For board members and senior executives, the implications are profound. Traditional cybersecurity metrics — time to detect, time to respond, number of incidents resolved — do not capture a threat that is designed to remain undetected indefinitely. Pre-positioning does not look like an attack. It looks like normal operations. This means that conventional security assessments may provide false assurance.

The shift in adversary intent also matters. The goal is not data compromise. It is operational disruption — the ability to degrade, disable, or destroy systems that control physical processes. In the energy sector, this means generation and distribution infrastructure. In water treatment, chemical dosing systems. In transportation, signaling and traffic management. The potential consequences are measured in physical terms, not data terms.

The Five Structural Realities

Analysis from Microsoft identifies five realities that define the critical infrastructure threat landscape. Identity is the primary entry point — compromised credentials and insufficient identity governance are the most common vectors. Hybrid IT-OT architecture has expanded the attack surface, connecting systems that were never designed to be network-accessible. Nation-state pre-positioning is an ongoing, active concern. Preventable exposures — known vulnerabilities, misconfigured systems, inadequate segmentation — continue to drive a disproportionate share of intrusions.
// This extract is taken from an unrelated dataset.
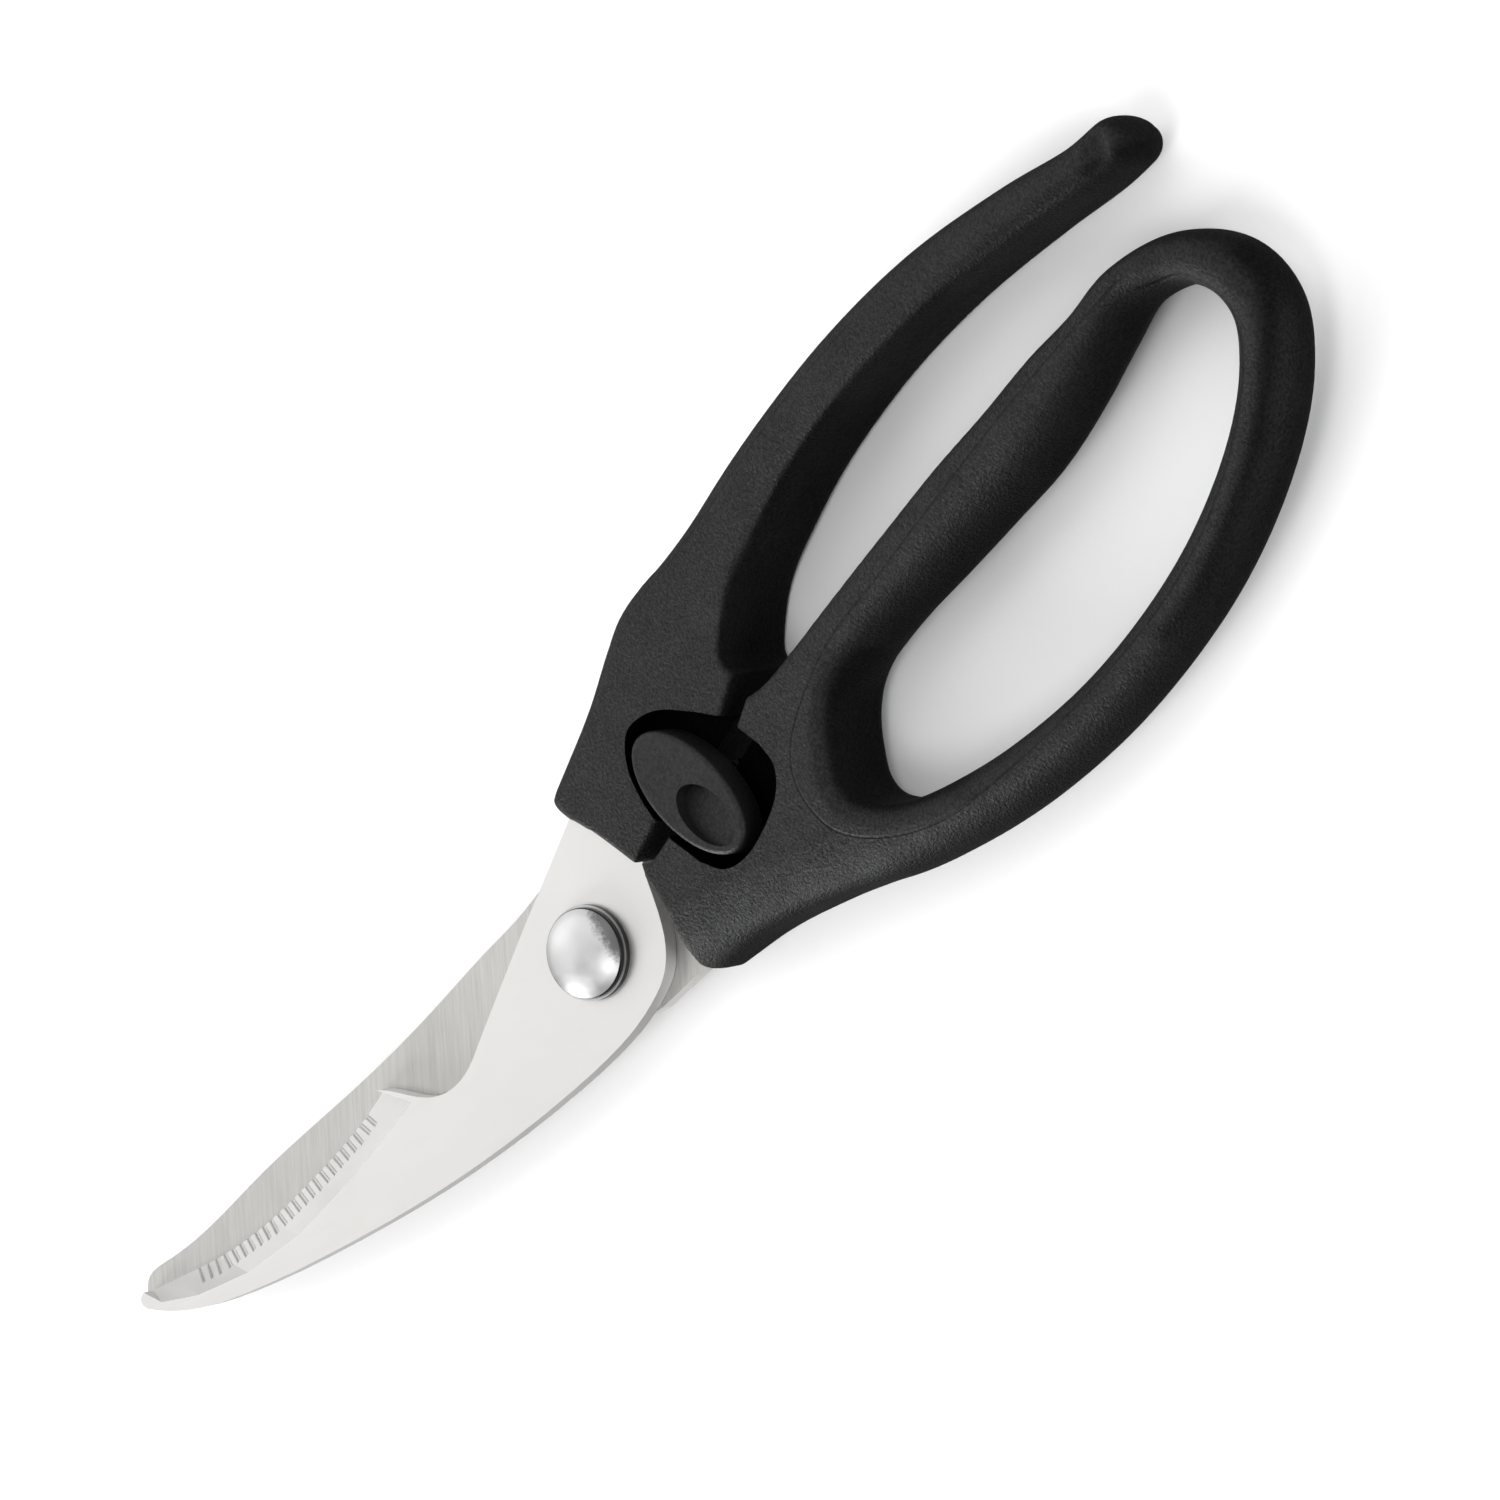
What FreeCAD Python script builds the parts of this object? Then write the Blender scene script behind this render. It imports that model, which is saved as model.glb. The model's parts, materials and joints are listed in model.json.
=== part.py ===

And the adversary objective has shifted from data to operations.

What Security Leaders Should Do

First, conduct an honest assessment of IT-OT convergence risks. Many organizations have connected operational technology to their IT infrastructure for monitoring and efficiency gains without corresponding security investment. The result is expanded attack surface with diminished visibility.

Second, implement identity governance across both IT and OT environments. If a compromised credential can traverse from a corporate email system into an industrial control environment, the segmentation is inadequate regardless of what the network diagram shows.

Third, invest in detection capabilities specifically designed for living-off-the-land techniques. Traditional signature-based detection will not find adversaries using legitimate administrative tools. Behavioral analytics and anomaly detection in OT environments are essential.

Fourth, participate in government and industry information-sharing programs. CISA's advisories and sector-specific ISACs provide actionable intelligence that most individual organizations cannot generate on their own.

Fifth, update incident response plans to account for pre-positioning scenarios. This means planning not for a ransomware event but for the discovery of persistent access that may have been in place for months or years. The response playbook for these two situations is fundamentally different.

The regulatory trajectory is clear. Governments worldwide are advancing policies that require critical infrastructure organizations to prioritize continuous readiness. The organizations that build this capability proactively will be better positioned — not only to withstand a crisis, but to demonstrate to regulators, insurers, and stakeholders that they have taken reasonable steps to protect the systems that society depends on.